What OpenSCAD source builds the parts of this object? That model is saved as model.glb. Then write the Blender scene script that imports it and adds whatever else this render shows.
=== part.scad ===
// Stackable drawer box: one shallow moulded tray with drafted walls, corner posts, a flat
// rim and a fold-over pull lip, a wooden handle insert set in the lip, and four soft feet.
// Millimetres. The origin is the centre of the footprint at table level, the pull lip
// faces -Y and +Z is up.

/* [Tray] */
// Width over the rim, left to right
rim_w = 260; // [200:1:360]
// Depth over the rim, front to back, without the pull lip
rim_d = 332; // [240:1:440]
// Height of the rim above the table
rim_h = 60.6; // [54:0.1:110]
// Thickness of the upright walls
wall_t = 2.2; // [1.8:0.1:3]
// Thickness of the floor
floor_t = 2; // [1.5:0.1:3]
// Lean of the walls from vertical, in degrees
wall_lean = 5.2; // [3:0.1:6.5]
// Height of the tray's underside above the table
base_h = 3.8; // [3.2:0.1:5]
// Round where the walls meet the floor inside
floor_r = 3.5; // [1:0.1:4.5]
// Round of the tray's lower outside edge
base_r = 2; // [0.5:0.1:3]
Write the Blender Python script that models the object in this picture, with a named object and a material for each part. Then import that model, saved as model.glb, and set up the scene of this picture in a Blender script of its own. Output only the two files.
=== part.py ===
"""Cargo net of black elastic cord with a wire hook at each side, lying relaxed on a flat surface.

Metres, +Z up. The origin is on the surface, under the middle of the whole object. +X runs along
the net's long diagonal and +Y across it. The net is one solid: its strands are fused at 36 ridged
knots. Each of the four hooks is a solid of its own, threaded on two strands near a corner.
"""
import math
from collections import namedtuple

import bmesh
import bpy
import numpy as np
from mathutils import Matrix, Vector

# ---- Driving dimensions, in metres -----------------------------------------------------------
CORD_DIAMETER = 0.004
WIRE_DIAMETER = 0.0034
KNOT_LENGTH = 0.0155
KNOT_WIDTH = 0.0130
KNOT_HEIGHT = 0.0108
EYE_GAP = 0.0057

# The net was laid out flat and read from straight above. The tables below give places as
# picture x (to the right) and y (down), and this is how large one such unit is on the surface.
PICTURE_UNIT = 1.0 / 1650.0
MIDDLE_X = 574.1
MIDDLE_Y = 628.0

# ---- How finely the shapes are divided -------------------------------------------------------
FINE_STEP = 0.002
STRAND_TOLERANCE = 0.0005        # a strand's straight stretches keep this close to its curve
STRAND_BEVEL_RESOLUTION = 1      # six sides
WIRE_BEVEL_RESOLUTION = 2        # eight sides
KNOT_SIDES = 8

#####

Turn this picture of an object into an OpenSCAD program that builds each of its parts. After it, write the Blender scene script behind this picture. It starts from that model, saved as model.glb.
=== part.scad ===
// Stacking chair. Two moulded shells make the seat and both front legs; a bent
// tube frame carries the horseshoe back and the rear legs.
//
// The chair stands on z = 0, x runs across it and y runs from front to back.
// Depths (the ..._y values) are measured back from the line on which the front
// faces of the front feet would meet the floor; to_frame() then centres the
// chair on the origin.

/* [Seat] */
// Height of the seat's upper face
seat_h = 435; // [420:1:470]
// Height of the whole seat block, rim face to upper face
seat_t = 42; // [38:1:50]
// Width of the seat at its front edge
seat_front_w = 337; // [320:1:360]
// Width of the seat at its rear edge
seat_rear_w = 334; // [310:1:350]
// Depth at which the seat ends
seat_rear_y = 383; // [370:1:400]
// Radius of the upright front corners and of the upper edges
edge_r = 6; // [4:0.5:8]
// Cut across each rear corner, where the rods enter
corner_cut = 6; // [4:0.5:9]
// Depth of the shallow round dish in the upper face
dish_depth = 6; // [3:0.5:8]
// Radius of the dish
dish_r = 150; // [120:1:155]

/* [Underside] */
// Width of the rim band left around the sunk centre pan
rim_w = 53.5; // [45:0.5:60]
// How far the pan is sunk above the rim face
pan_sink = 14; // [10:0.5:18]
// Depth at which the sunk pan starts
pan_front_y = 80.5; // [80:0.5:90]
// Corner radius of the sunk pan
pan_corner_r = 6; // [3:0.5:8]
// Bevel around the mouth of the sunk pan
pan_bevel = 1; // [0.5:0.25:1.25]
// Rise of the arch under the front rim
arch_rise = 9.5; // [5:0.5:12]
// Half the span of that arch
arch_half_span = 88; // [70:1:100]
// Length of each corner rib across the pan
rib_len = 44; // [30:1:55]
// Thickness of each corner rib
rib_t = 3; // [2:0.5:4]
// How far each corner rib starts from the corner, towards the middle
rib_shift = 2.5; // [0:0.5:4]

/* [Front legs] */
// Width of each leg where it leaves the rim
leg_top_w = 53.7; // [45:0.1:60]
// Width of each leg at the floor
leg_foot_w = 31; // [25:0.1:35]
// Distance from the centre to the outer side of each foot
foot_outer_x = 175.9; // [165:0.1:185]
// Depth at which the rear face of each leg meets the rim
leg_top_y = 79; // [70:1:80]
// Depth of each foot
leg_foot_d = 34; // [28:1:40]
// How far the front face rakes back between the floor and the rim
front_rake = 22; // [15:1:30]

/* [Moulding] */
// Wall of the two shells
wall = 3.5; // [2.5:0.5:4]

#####

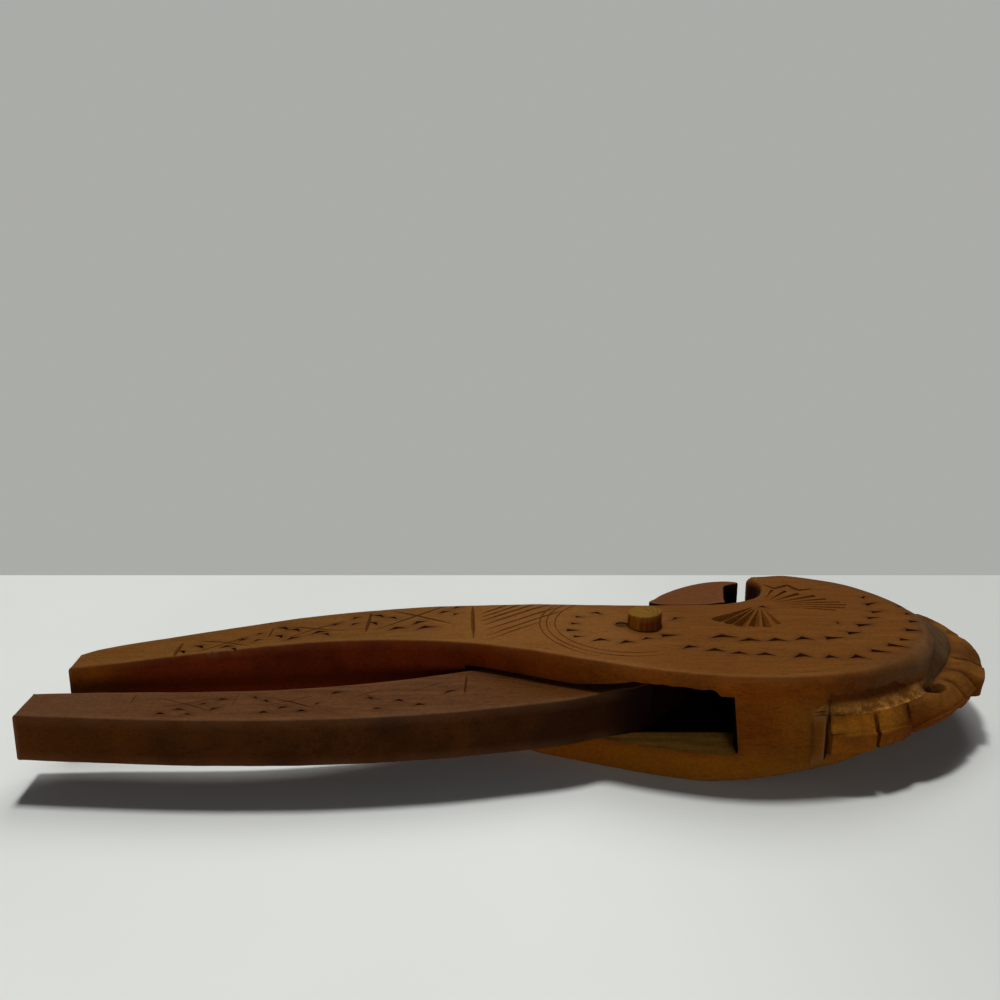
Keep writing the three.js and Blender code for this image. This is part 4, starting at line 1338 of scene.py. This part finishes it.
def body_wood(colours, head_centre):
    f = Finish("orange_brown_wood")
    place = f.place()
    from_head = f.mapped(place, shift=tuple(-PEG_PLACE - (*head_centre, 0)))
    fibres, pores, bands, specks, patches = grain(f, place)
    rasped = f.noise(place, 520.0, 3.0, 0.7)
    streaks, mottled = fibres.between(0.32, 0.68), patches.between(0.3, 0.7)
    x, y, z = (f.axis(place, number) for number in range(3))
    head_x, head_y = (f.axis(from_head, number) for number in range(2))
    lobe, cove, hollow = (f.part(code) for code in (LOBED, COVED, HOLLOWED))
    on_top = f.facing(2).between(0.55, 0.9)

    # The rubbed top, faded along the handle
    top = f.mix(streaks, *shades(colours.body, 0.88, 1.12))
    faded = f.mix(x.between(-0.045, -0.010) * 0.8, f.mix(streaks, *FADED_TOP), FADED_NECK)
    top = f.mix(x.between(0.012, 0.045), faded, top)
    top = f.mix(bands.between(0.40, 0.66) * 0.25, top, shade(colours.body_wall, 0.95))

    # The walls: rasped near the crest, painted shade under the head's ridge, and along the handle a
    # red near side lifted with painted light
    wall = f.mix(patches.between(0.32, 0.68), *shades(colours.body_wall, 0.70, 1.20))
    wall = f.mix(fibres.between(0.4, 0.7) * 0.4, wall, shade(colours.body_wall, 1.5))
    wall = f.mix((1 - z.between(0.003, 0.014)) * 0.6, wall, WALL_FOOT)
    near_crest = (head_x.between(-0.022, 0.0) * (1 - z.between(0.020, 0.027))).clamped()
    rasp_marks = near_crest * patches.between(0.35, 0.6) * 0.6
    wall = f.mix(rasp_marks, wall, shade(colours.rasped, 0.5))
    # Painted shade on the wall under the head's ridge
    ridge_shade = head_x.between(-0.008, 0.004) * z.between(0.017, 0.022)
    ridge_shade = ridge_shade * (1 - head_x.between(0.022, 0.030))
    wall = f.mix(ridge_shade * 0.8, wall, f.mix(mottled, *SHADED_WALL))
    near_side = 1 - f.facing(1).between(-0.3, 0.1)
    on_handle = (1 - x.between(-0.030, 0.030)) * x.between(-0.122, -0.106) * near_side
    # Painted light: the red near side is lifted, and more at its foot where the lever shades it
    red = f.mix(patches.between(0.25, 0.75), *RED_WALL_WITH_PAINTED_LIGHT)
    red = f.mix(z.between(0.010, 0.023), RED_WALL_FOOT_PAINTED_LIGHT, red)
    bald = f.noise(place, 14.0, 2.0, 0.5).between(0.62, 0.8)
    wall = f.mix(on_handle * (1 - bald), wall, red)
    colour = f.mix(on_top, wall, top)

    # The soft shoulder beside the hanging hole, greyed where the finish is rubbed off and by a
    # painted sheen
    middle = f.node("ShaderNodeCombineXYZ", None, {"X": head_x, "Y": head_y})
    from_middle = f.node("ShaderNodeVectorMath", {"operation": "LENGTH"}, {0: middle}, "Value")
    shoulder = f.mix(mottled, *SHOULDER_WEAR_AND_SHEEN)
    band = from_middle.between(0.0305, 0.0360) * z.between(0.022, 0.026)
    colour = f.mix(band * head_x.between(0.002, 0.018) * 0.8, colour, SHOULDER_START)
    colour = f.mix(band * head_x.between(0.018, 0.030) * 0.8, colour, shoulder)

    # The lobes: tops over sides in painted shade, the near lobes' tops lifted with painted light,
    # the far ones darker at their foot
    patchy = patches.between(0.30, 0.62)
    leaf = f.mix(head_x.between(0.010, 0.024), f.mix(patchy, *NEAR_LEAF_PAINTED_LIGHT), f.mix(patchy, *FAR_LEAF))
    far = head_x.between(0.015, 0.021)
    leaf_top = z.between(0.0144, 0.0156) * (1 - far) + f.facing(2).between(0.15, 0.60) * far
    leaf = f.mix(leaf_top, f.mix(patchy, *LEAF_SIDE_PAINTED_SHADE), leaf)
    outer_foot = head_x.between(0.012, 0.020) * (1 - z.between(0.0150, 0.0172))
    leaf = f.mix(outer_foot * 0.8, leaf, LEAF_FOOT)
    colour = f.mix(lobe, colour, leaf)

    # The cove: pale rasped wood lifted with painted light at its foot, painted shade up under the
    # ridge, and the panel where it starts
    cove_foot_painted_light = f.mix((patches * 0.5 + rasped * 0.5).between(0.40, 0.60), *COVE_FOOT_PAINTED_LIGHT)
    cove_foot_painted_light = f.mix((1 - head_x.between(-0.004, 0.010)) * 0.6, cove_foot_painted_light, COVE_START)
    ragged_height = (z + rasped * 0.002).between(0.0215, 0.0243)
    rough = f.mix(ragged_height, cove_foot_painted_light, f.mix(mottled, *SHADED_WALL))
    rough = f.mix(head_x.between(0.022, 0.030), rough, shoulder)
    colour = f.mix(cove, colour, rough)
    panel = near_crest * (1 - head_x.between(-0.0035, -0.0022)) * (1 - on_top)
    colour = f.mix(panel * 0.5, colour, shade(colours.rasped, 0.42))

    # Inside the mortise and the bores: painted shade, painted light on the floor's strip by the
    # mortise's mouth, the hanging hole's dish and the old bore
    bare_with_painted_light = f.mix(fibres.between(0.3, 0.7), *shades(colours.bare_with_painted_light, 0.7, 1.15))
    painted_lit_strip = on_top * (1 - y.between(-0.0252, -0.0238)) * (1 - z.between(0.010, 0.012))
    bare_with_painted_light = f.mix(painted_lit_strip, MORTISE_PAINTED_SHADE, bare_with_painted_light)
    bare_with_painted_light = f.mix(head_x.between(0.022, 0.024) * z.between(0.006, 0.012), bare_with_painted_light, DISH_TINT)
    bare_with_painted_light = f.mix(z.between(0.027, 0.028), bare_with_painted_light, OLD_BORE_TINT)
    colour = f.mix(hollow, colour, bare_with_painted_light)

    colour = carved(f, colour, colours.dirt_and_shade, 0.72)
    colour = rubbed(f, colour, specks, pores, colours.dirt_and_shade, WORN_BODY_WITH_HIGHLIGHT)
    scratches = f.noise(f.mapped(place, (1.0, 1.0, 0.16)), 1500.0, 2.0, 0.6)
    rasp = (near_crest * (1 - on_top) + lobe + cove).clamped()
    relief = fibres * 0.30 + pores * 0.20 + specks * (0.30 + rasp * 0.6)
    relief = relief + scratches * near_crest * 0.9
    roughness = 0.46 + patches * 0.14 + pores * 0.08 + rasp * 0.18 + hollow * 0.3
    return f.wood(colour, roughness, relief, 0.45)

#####

> _EXERCISE DESCRIPTION_
Above are some records. Count the lines among them with the word "code", and answer with the number only.

> _CORRECT RESULT_
2